James Wiseman and Trey Lance were drafted by the Golden State Warriors and San Francisco 49ers 162 days apart, three years ago. They had microscopic resumes but athletic skills, they were paid around $37 million by their respective teams, and they were lavished with big hopes and bad luck in equal measure. And now James Wiseman is a Detroit Piston and Trey Lance is essentially a frat-house couch on the front lawn with a sign that says "FREE."

And the lesson here is this. Making a bad draft pick is only bad when a team tries too hard to justify keeping the player it picked. And the fact that the two people who made those picks talk a great deal about their respective businesses in quiet moments suggests that they are now on the cutting edge of a movement—one that puts the draft in its proper place in the sporting ecosystem.

Kyle Shanahan, the Otto Von Bismarck of the 49ers who picked Lance third despite his flimsy experiential background, wanted to change the nature of his ground-bound, risk-averse offense with a mobile, big-armed Mahomesian knockoff. Bob Myers, then the general manager of the Warriors and now the avuncular chief executive of his backyard pool furniture, wanted to change the nature of his team from a center-less roster built around Stephen Curry when the league was beginning a tilt back toward a more Jokic-esque profile.

Both of the people they selected played almost not at all in the free training grounds of high school, college, and AAU, and their upside was all based on being better than the people around them. And neither translated to anything beyond that, at least in the contexts of the teams they were on. Lance didn't play much, didn't play particularly well when he did, and lost Shanahan's confidence within two years. Wiseman played spottily on a bad Warriors team, then got hurt, then tried to re-enter a new and weirdly dysfunctional team and then got hurt again, and finally Myers cut bait as well

Wiseman lasted 814 days on the team that had a decade's worth of plans for him. Today is Lance's 849th on a team that he was going to redefine offensively for the next 10 years, and now will have to find a place on whatever team is the NFL's version of the Pistons, the poor bastards.

For the freaks, weirdos and dissolute loners who obsess over the draft and the need to spot a hot sophomore, these are both massive failures by the teams, and the damage done by their miscalculations will surely ruin those teams for years to come. That is an assessment that explains why they are freaks, weirdos, and dissolute loners. What really happened here is something different. It is a new orthodoxy based on this simple philosophy, I took a swing, I missed, I moved on. There's no time like tomorrow morning.

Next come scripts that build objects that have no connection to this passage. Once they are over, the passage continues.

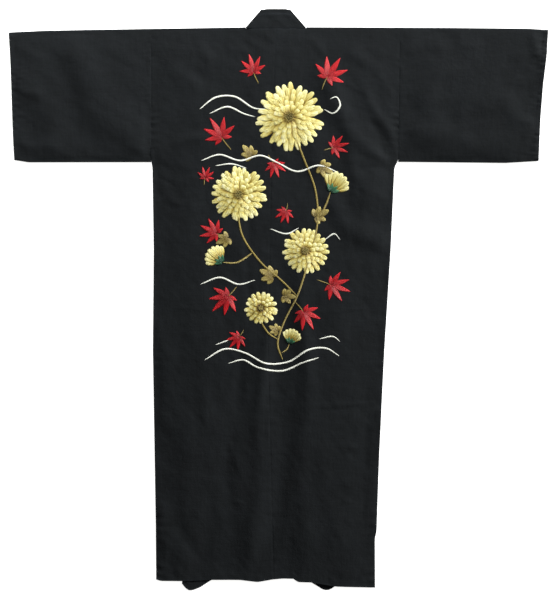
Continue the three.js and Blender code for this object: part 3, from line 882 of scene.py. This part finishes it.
# the overlap panels, sewn to the fronts' inner edges
def makeOverlap(side):
    p = panelLook
    s = -sign[side]
    hem, end = garment["hem"], garment["collarEnd"]
    under = 0 if side == "left" else level["upperFront"]
    seamX, edgeX = look(overlapSeam, end, side), look(overlapEdge, end, side)
    share = (collarSeam(side, end) - seamX) / (edgeX - seamX)
    wide = abs(edgeX - seamX)
    inner = spaced(wide * share, p["columnStep"]) * share
    outer = share + spaced(wide * (1 - share), p["columnStep"], False, True) * (1 - share)
    across = np.concatenate([inner, outer[1:]])[None, :]
    besideBand = np.where(across <= share + 1e-6, across / share, np.nan)

    def laidPart(drop, x, z, wearAndHighlight):
        return x, laidY(drop, x, frontHems[side], hem), z, across * wide, drop, wearAndHighlight

    drop = np.linspace(garment["frontPoint"] + 8 * mm, end, 70)[:, None]
    seamX = look(overlapSeam, drop, side) + s * p["seamGap"] / 2
    bandX = collarSeam(side, drop) - s * p["seamGap"] / 2
    x = blendOf(seamX, bandX, besideBand)
    seamAway, bandAway = np.abs(x - seamX), np.abs(x - bandX)
    calm = awayFrom(p["calmEdge"], seamAway, bandAway)
    z = under + cloth / 2 + frontDetail(x, drop, 40 - s) * calm
    z = z - 0.6 * seamGroove(np.minimum(seamAway, bandAway))
    upper = laidPart(drop, x, z, 0.4 * edgeWear(seamAway, bandAway))

    drop = rowsOver(end + 0.4 * mm, hem, p["frontStep"], seamLook["hem"])[:, None]
    seamX = look(overlapSeam, drop, side) + s * p["seamGap"] / 2
    edgeX = look(overlapEdge, drop, side)
    x = blendOf(seamX, edgeX, across)
    seamAway, edgeAway = np.abs(x - seamX), np.abs(x - edgeX)
    calm = awayFrom(p["calmEdge"], seamAway, edgeAway)
    z = under + cloth / 2 + frontDetail(x, drop, 40 - s) * calm - 0.6 * seamGroove(seamAway)
    for away in (hem - drop, edgeAway):
        z = z + seamLook["frontDent"] * stitchLine(away, seamLook["frontStitch"])
    lower = laidPart(drop, x, z, edgeWear(hem - drop, edgeAway) + 0.4 * edgeWear(seamAway))
    name = "overlap" + side.capitalize()
    return finishCloth(name, "overlap_" + side, lambda centre: True, upper, lower)


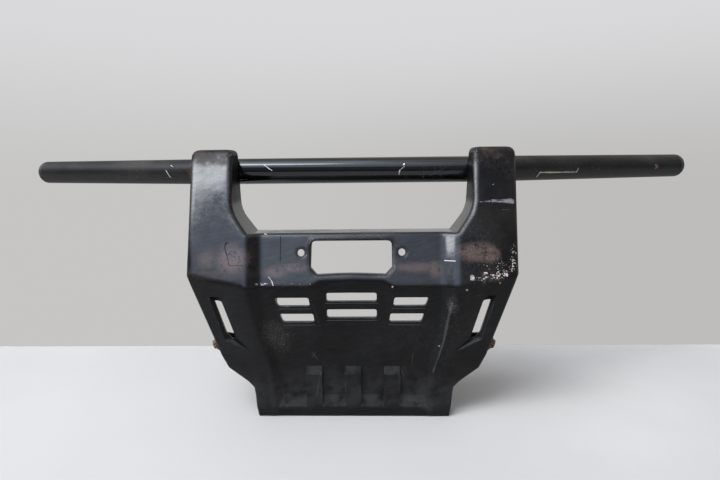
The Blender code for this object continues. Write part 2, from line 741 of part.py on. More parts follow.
def build_cover(look):
    cover = finish_skin(build_cover_skin())
    cover.data.materials.append(look)
    rounding = cover.modifiers.new("rounded_edges", "BEVEL")
    rounding.limit_method = "WEIGHT"
    rounding.width = FRONT_ROUND
    rounding.segments = 3
    rounding.use_clamp_overlap = False
    rounding.miter_outer = "MITER_SHARP"
    wall = cover.modifiers.new("wall", "SOLIDIFY")
    wall.thickness = WALL
    wall.offset = -1.0
    wall.use_even_offset = True
    wall.use_quality_normals = True

    rims = bmesh.new()
    cuts = bmesh.new()
    for outline in slot_outlines():
        middle = sum(x for x, _ in outline) / len(outline)
        face = arch_face if abs(middle) < ARCH_HALF else vent_face
        add_through(rims, outline, SLOT_RIM, face, -WALL / 2, WALL + SLOT_RIM_DEPTH)
        add_through(cuts, outline, 0.0, face, PAST_FACE, WALL + SLOT_RIM_DEPTH + PAST_FACE)
    boolean(cover, add_cutter("cover_slot_rims", rims), "UNION")

    lugs = bmesh.new()
    lug_face = LUG_SET + SEAT - REAR_BEHIND_TUBE
    wall_x = along_side(TOP_TAB_DROP, (HORN_OUTER_HALF, -HORN_TOP_RISE), SIDE_FOOT)
    wall_x += (wing_ahead(wall_x, TOP_TAB_DROP) - lug_face) * tan(HORN_DRAFT) - WALL / 2
    lug_ends = (wall_x - TOP_TAB_REACH, wall_x)
    for sign in (1, -1):
        loops = []
        for ahead in (lug_face + TOP_TAB_THICKNESS, lug_face):
            loops.append([
                at(sign * x, ahead, TOP_TAB_DROP + TOP_TAB_HEIGHT * up)
                for x, up in ((lug_ends[0], -0.5), (lug_ends[1], -0.5),
                              (lug_ends[1], 0.5), (lug_ends[0], 0.5))
            ])
        add_prism(lugs, loops[0], loops[1])
    boolean(cover, add_cutter("cover_rear_lugs", lugs), "UNION")

    side_slot = rounded(SIDE_SLOT, SIDE_SLOT_CORNER, 3)
    place, normal, _ = side_wall_frame()
    corners = tube_corners()
    swept = (corners[3] - corners[2]).normalized()
    tube_hole = TUBE_OD / 2 + TUBE_CLEARANCE
    for sign in (1, -1):
        turn = (lambda p: p) if sign == 1 else mirrored
        front = [turn(at(p.x, wing_low(p.x, p.y) + PAST_FACE, p.y)) for p in side_slot]
        back = [turn(at(p.x, wing_low(p.x, p.y) - 0.030, p.y)) for p in side_slot]
        add_prism(cuts, front, back)
        hole = FAIRLEAD_HOLE / 2
        x = sign * FAIRLEAD_SPACING / 2
        ahead = centre_ahead(FAIRLEAD_DROP)
        add_rod(cuts, at(x, ahead + 0.012, FAIRLEAD_DROP), at(x, ahead - 0.020, FAIRLEAD_DROP), hole)
        bolt = SIDE_BOLT / 2 + HOLE_CLEARANCE
        add_rod(cuts, turn(place + normal * 0.010), turn(place - normal * 0.012), bolt)
        spot = TOP_FIX_X
        screw = TOP_SCREW / 2 + HOLE_CLEARANCE
        add_rod(cuts, at(sign * spot, 0.020, TOP_TAB_DROP), at(sign * spot, -0.020, TOP_TAB_DROP), screw)
        inner = at(sign * HORN_INNER_HALF, 0.0, 0.0)
        stadium(cuts, inner, Vector((1.0, 0.0, 0.0)), 0.012, tube_hole, 0.060)
        outer = turn(corners[2] + swept * ((HORN_OUTER_HALF - TUBE_BEND_X) / cos(TUBE_SWEEP)))
        way = swept if sign == 1 else mirrored(swept)
        stadium(cuts, outer, way, 0.026, tube_hole, 0.060)
    boolean(cover, add_cutter("cover_cuts", cuts), "DIFFERENCE")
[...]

In Shanahan's case, he could move blithely on from Lance (or begin the administrative process thereof, as he is still on the roster) because he is the ninth-safest coach in North America behind Andy Reid, Gregg Popovich, Erik Spoelstra, Jon Cooper, Becky Hammon, Nick Saban, Mark Few, and Dawn Staley. He wouldn't be fired if he was caught naked under Jed York's Christmas tree stealing the presents and the plate of cookies. In Myers's case, he didn't get the raise from Joe Lacob he expected or deserved (he claimed burnout but nobody's buying that), and in any event even if he was let go it would have had a lot more to do with Lacob's succession plan for his own kids than over the miss that is Wiseman. Hell, the Jordan Poole debacle would have been more of a cause than Wiseman.

But we digress. The message is clear, and it is this: there's another draft next year. There's always another draft, and there are a nearly unlimited supply of players in those drafts.

And the 49ers and Warriors aren't the only ones to see it. The New York Jets loved Zach Wilson two years ago all the way until they saw him, and they were so impressed that they turned the entire franchise over to Aaron Rodgers.

This may all mean that the draft is being put in its proper place by some forward-thinking athletic employers who realize that as long as there are more candidates than jobs, they can be cavalier about their longterm commitments. This may also mean that whiffing on a high pick can be tolerated if you're loaded everywhere else, and since most teams with high picks aren't loaded anywhere else (else, why would they have high picks to begin with?) that these are mostly unicorn moments.

But the real reward here is that decisions like this make the draft maniacs crazy, and their apoplectic fits when events like Wiseman and Lance happen are the real payoff for the rest of us. They remind us why draft experts aren't really experts at all, and why they should be avoided in social situations even if the only alternative is a dingo with anger issues. This kind of thing surely stinks for Wiseman and Lance, and we have no particular animus toward either of them. They do represent cautionary tales about lack of pre-professional experience and under normal circumstances they might have been taken as early, but that's not their fault. They just found out a hard lesson—your draft position stops mattering the day after you're selected, no matter what the draft sociophobes may claim.